Twenty-five journalists across Zimbabwe participated in this project, which aimed to raise awareness of the effects of climate change, following the country’s participation in the COP26 United Nations Climate Change Conference. Participants produced 28 products, including videos, podcasts, articles and social media posts on climate change issues, particularly rainfall patterns, which have changed dramatically in recent years. By leveraging its online reach and reputation, it was able to lead the conversation on climate change across different communities in Zimbabwe.
Hashtag Our Stories provided a mobile journalism virtual training course to eight participants. The training included lessons on how to film and edit with a mobile device, script and storyboard examples, and lens demonstrations. Participants scripted their own climate stories to reflect the issues affecting their communities, such as drought, agriculture, waste management, sustainable fuels, and water scarcity and solutions. They learnt how to create innovative and compelling visuals, and develop augmented reality lenses and motion graphics. The comprehensive toolkit provided African newsrooms and freelancers with innovative technologies while empowering them to tell climate stories using their mobile phones.
Delta FM Radio embarked on a large undertaking to raise awareness about how invading wetlands can result in a change in weather patterns, unreliable rainfall and prolonged periods of drought.
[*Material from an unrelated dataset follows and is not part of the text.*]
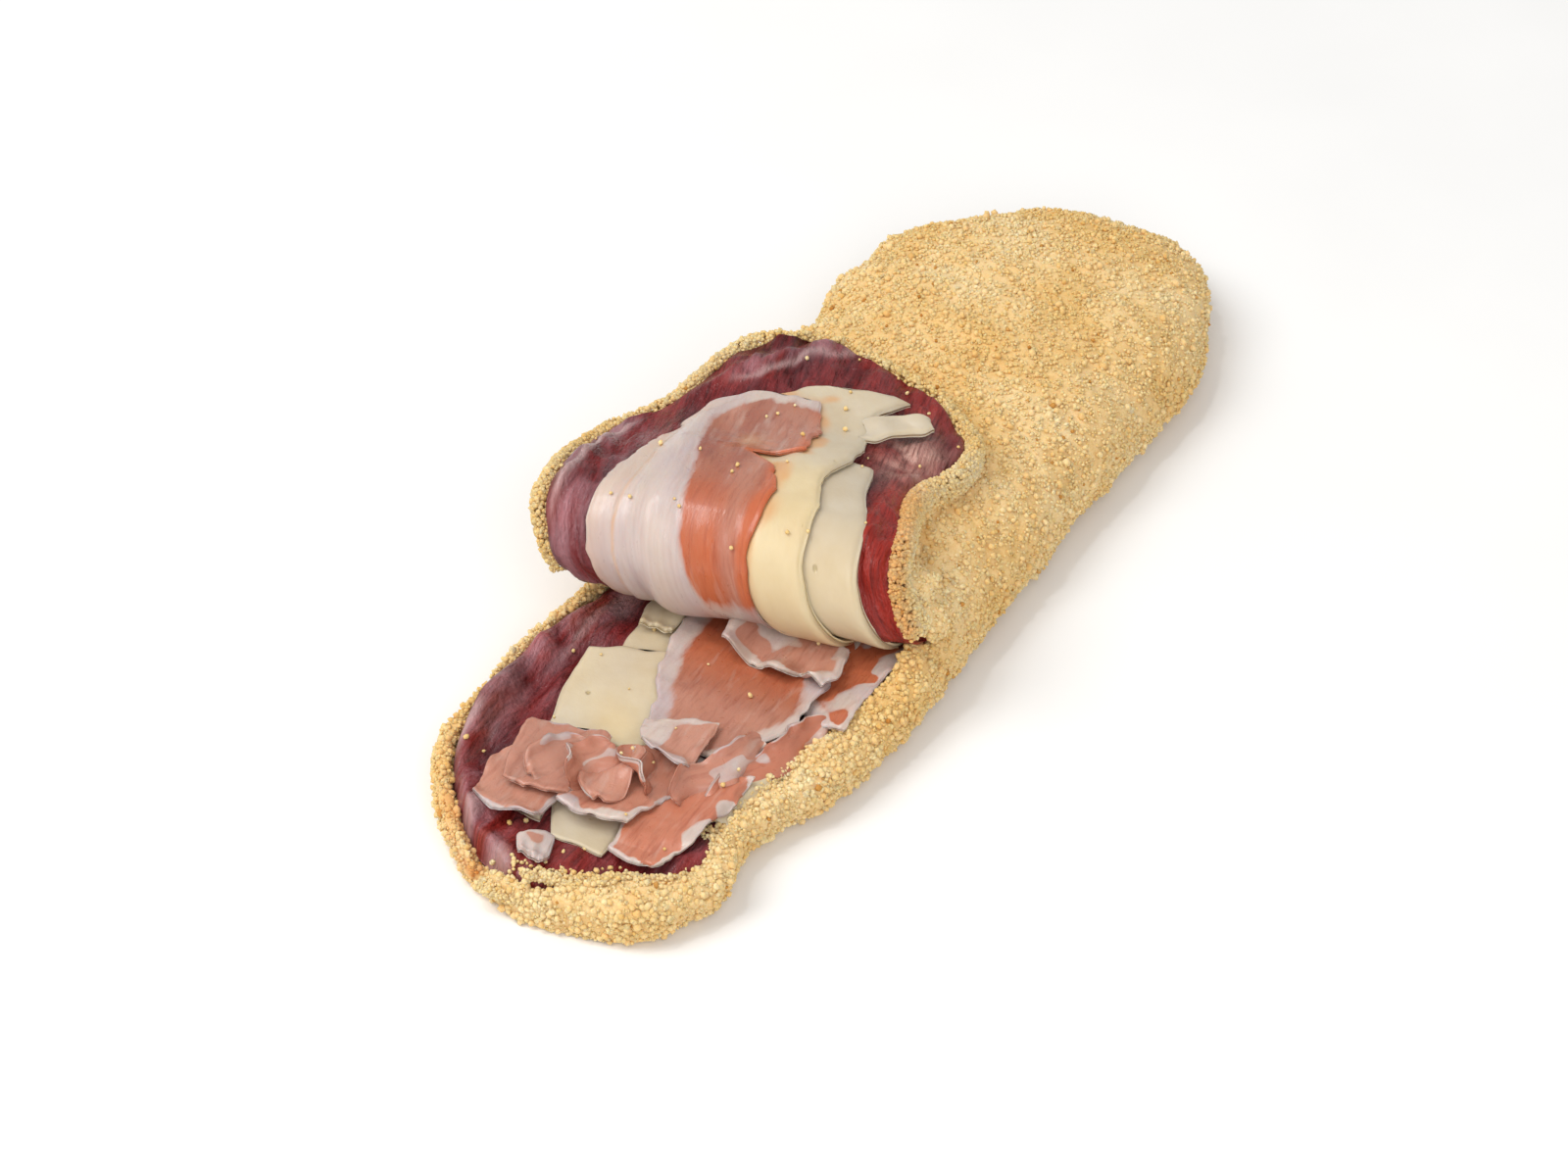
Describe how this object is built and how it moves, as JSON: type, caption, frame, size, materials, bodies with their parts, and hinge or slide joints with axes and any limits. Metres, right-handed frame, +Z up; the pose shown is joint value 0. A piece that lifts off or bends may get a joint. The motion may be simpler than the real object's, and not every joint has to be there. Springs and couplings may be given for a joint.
{
  "type": "breaded stuffed veal steak",
  "caption": "Raw veal pocket stuffed with cured ham and cheese slices, coated in breadcrumbs, with one end peeled open and folded back to show the filling.",
  "frame": {"origin": "centre of the bounding box on the surface that the steak lies on", "axes": "+X along the steak from the opened end to the closed end, +Y to the left seen from the opened end, +Z up"},
  "size_m": [0.3356, 0.1236, 0.0588],
  "materials": {
    "crumbs": "matte dry golden breadcrumbs",
    "veal": "wet raw veal, fibrous, glossy",
    "ham": "moist cured ham with white fat bands",
    "cheese": "smooth pale semi-soft cheese",
    "fat": "moist white ham fat"
  },
  "bodies": {
    "root": {"back_ham_slice": "ham", "big_cheese_slice": "cheese", "crumb_coat": "crumbs", "fat_scrap": "fat", "folded_ham_slice": "ham", "front_cheese_slice": "cheese", "front_ham_slice": "ham", "ham_ruffle_1": "ham", "ham_ruffle_2": "ham", "ham_ruffle_3": "ham", "ham_ruffle_4": "ham", "ham_ruffle_5": "ham", "ham_ruffle_6": "ham", "left_cheese_slice": "cheese", "left_ham_slice": "ham", "loose_ham_edge": "ham", "lower_cheese_layer": "cheese", "lower_fillet": "veal", "lower_ham_layer": "ham", "pale_ham_slice": "ham", "right_cheese_slice": "cheese", "right_ham_slice": "ham", "torn_cheese_strip": "cheese", "upper_cheese_layer": "cheese", "upper_cheese_slice": "cheese", "upper_fillet": "veal", "upper_ham_layer": "ham"}
  },
  "joints": []
}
As part of this project, journalists produced 14 wetland updates in their radio bulletins for three districts, 16 web articles, three podcasts, three talk shows on wetlands and a video documentary. In addition to bringing these issues to a wider audience, the project also aimed to encourage the government to create alternatives for people cultivating swamps in order to increase wage-earning. The project helped journalists to broaden their reach to community leaders and local residents, and gain more recognition as a reliable news source on climate change and the environment.
Gemnet conducted a training workshop in Kisumu, western Kenya, to work with 20 journalists on how to better report on the environment and climate change. Journalists studied how rising water levels have exacerbated the growth of water hyacinth – which has led to suffocating fish and other marine life – as well as how human activity close to lakes can lead to degradation of biodiversity. As a result of the training, journalists published articles on environmental topics and several participants have chosen to specialise their reporting in climate change and the environment. The project has succeeded in stirring debate and conversation on climate change and the environment, and has empowered audiences to hold policymakers accountable on such issues.
This project was aimed at creating a platform for sharing information relating to the environment, climate change, weather, and disaster response and mitigation, targeting 15 of the 28 districts in Malawi. The station produced 20 recorded radio programmes and five live radio programmes, and enhanced its social media engagement. Through its radio programmes this project engaged policymakers, scientists, environmental organisations and meteorologists, and promoted exchange between rural and urban communities. It succeeded in providing a voice for vulnerable groups, such as women, the elderly, youth and those living with disabilities.